Album diz que o apoio governamental criou uma capacidade tal que os superpesqueiros têm que pescar a todo vapor para que o investimento dê retorno. “Estas embarcações navegam os oceanos em busca de qualquer peixe disponível, causando sobrepesca e pressões enormes sobre os governos que tentam gerenciar recursos”.
Martini Gotje, um holandês expatriado que estava abordo do lendário navio Rainbow Warrior, do Greenpeace, quando agentes franceses o afundaram na Nova Zelândia em 1985, faz a mesma coisa mesmo a partir da idílica ilha de Waiheke, perto da capital neozelandesa.
Gotje organiza uma lista negra para o Greenpeace, que ajuda ativistas e autoridades. Mas, como Album, ele culpa principalmente a sobrecarga legal pela devastação.

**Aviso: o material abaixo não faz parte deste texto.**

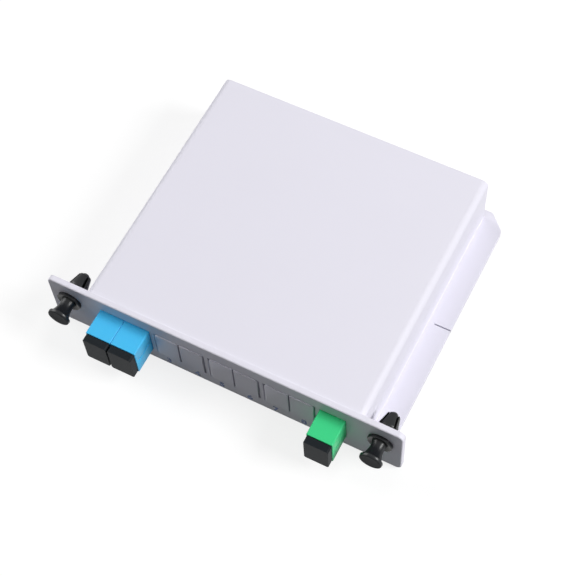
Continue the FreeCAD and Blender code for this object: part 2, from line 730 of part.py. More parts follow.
def build_grommet(label, x):
    """The latch's split grommet: dished disc, barrel and four prongs."""
    body = new_body(label)
    bore = s.shaft_radius + s.shaft_gap
    neck = s.barrel_radius - s.barrel_step
    face = -s.disc_thickness
    shoulder = s.panel_thickness + s.latch_hole_gap
    revolve(body, [
        (bore, face + s.disc_dish),
        (s.neck_radius + s.shaft_gap, face + s.disc_dish),
        (s.disc_radius - s.disc_lip, face),
        (s.disc_radius, face),
        (s.disc_radius, 0.0),
        (neck, 0.0),
        (neck, shoulder),
        (s.barrel_radius, shoulder),
        (s.barrel_radius, s.barrel_length),
        (s.prong_tip, s.prong_length),
        (bore, s.prong_length),
    ])
    reach = s.barrel_radius + s.prong_slot
    half = s.prong_slot / math.sqrt(8)  # half a slot's width, measured along X
    rising = [(reach - half, reach + half), (-reach - half, half - reach),
              (half - reach, -reach - half), (reach + half, reach - half)]
    falling = [(-x, z) for x, z in rising]
    for outline in (rising, falling):
        along_y(body, "Pocket", s.slot_start, s.prong_length, [outline])
    place(body, x, 0.0, s.latch_height)
    return body


def build_plunger(label, x):
    """The latch's plunger: waisted knob and the shaft that keeps the prongs spread."""
    body = new_body(label)
    face = -(s.disc_thickness + s.knob_reach)
    rim_back = face + s.knob_rim
    foot = s.disc_dish - s.disc_thickness - s.shaft_gap
    tip = s.prong_length + s.shaft_nose
    revolve(body, [
        (0.0, tip),
        (s.nose_tip, tip),
        (s.shaft_radius, s.prong_length),
        (s.shaft_radius, foot),
        (s.neck_radius, foot),
        (s.waist_radius, (foot + rim_back) / 2),
        (s.flare_radius, rim_back + s.flare_back),
        (s.knob_radius - s.knob_soft, rim_back),
        (s.knob_radius, rim_back - s.knob_soft),
        (s.knob_radius, face + s.knob_soft),
        (s.knob_radius - s.knob_soft, face),
        (0.0, face),
    ])
    place(body, x, 0.0, s.latch_height)
    return body


# ---------------------------------------------------------------- assembly

def build_port(name, x, chip_side, spread):
    """Everything that belongs to one used port."""
    return [
        build_adapter_half(f"{name}_adapter_front", x, True),
        build_adapter_half(f"{name}_adapter_rear", x, False),
        build_holder(f"{name}_sleeve_holder_front", x, True),
        build_holder(f"{name}_sleeve_holder_rear", x, False),
        build_split_sleeve(f"{name}_split_sleeve", x),
        build_dust_cap(f"{name}_dust_cap", x),
        *build_plug(name, x),
        build_pigtail(name, x, chip_side, spread),
    ]


def build_all():
    """Build every sub-part and list them in order."""
    parts = [build_case_body(), build_base_cover(), build_screws()]
    for index, port in enumerate(BLANKED_PORTS):
        parts.append(build_blank(port, BLANK_BAYS[index], index % 2))
    outer_x = port_x(0, 0)
    inner_x = port_x(0, 1)
    input_x = port_x(DUPLEX_BAYS, 0)
    parts += build_port("output_1", outer_x, -1, s.fibre_spread / 2)
    parts += build_port("output_2", inner_x, -1, -s.fibre_spread / 2)
    parts += build_port("input", input_x, 1, 0.0 * s.fibre_spread)
    parts.append(build_chip())
    for side, x in (("left", -latch_half), ("right", latch_half)):
        parts.append(build_grommet(f"latch_{side}_grommet", x))
        parts.append(build_plunger(f"latch_{side}_plunger", x))
    return parts


def export(parts):
    """Check every object, then write one file for each sub-part."""
    doc.recompute()
    for thing in doc.Objects:
        if "Invalid" in thing.State or "Error" in thing.State:
            raise RuntimeError(f"{thing.Label} failed: {thing.State}")
    for part in parts:
        if part.Shape.isNull() or not part.Shape.isValid():
            raise RuntimeError(f"{part.Label} has no valid shape")
    os.makedirs("parts", exist_ok=True)
    for part in parts:
        part.Shape.exportStep(os.path.join("parts", f"{part.Label}.step"))
    print(f"{len(parts)} sub-parts written")


export(build_all())
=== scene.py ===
"""Looks of the fibre splitter: moulded case, blanked ports, capped adapters and push-pull latches.

Every mesh is in metres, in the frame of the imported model. Sizes given to the makers are in
millimetres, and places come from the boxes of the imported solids.
"""

from __future__ import annotations

import json
import logging
import math
from dataclasses import dataclass, replace
from enum import Enum
from typing import Callable, Iterable, Sequence

import bmesh
import bpy
from mathutils import Matrix, Vector

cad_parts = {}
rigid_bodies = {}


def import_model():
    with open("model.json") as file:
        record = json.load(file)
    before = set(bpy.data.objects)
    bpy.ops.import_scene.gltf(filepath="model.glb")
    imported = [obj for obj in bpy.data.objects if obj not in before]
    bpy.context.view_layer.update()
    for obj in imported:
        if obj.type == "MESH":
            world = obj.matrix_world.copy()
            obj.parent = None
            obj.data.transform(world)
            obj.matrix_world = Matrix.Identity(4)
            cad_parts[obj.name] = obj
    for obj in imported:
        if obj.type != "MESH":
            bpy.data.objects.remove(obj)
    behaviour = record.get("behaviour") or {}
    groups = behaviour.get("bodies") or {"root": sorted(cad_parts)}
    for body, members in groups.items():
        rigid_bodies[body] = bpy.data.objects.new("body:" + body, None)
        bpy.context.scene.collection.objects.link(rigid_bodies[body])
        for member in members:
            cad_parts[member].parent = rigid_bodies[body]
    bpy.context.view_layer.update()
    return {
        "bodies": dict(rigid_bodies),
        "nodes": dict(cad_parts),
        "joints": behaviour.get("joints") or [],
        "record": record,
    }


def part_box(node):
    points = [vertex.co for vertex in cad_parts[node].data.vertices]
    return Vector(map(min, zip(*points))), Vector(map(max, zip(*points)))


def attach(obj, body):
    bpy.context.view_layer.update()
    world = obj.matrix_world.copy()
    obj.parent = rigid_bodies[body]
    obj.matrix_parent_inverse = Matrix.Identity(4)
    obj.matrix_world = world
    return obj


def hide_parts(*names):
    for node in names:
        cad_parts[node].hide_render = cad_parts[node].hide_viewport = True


LOG = logging.getLogger("splitter")
MM = 0.001
CASE_BODY = "splitter_case"
WHITE = (1.0, 1.0, 1.0, 1.0)
UNUSED_PORTS = range(3, 9)
PRONGS = 4
JOIN = 0.002  # corners nearer than this many millimetres are one
FLAT = 0.4  # faces that meet flatter than this many degrees are one
NEAR = 0.01  # allowance in millimetres when places are compared
ALONG = 0.999  # share of an edge's length that has to lie along an axis
Point = tuple[float, float]
Triple = tuple[float, float, float]
EdgeTest = Callable[[bmesh.types.BMEdge], bool]


class Slot(Enum):
    """The record's material slots."""

    CASE = "case_white"
    BLUE = "adapter_blue"
    GREEN = "adapter_green"
    HOLDER = "holder_white"
    CERAMIC = "ceramic_white"
    CAP = "cap_black"
    LATCH = "latch_black"
    PLUG_BLUE = "plug_blue"
    PLUG_GREEN = "plug_green"
    BOOT = "boot_white"
    FIBRE = "fibre_jacket"
    CHIP = "chip_steel"
    SCREW = "screw_steel"


class Port(Enum):
    """The three ports that carry an adapter, with the finish of each."""

    OUTPUT_1 = ("output_1", Slot.BLUE, Slot.PLUG_BLUE)
    OUTPUT_2 = ("output_2", Slot.BLUE, Slot.PLUG_BLUE)
    INPUT = ("input", Slot.GREEN, Slot.PLUG_GREEN)

    @property
    def stem(self) -> str:
        """Start of the names of this port's nodes."""
        return self.value[0]

    @property
    def shell(self) -> Slot:
        """Finish of the adapter's two halves."""
        return self.value[1]

    @property
    def plug(self) -> Slot:
        """Finish of the inner plug."""
        return self.value[2]


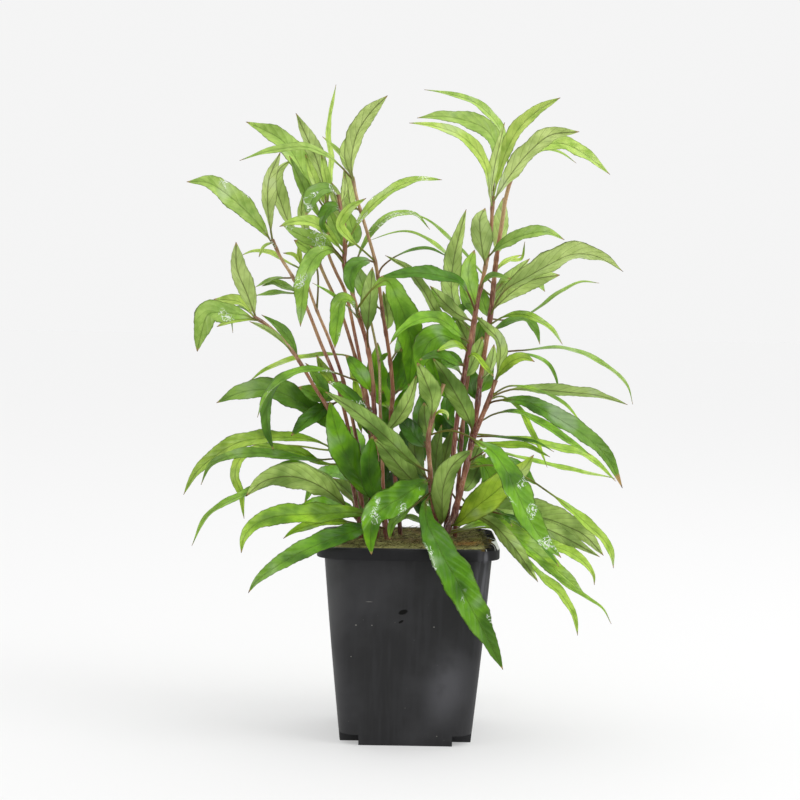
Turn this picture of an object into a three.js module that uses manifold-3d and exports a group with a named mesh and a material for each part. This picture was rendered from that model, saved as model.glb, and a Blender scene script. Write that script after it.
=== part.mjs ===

Para ele, a prioridade deve ser salvar os peixes e não a indústria pesqueira. “O Lafayette levou o jogo a um padrão incrível e a Holanda está muito envolvida. Existem muitos barcos, simplesmente muitos barcos”.
O oceanógrafo Pauly argumenta que esta tendência global não mudará a menos que um poder maior – a União Europeia ou os Estados Unidos – tomem ações firmes. “Alguém tem que elevar os padrões e outros seguirão”.
Duncan Currie, advogado ambiental na Nova Zelândia, vê a cavala do pacífico como um caso clássico, porque elas nadam em um raio bem definido e são relativamente poucos e fáceis de identificar os navios que os pescam. “Se nós não podemos salvar este peixe, o que podemos salvar?”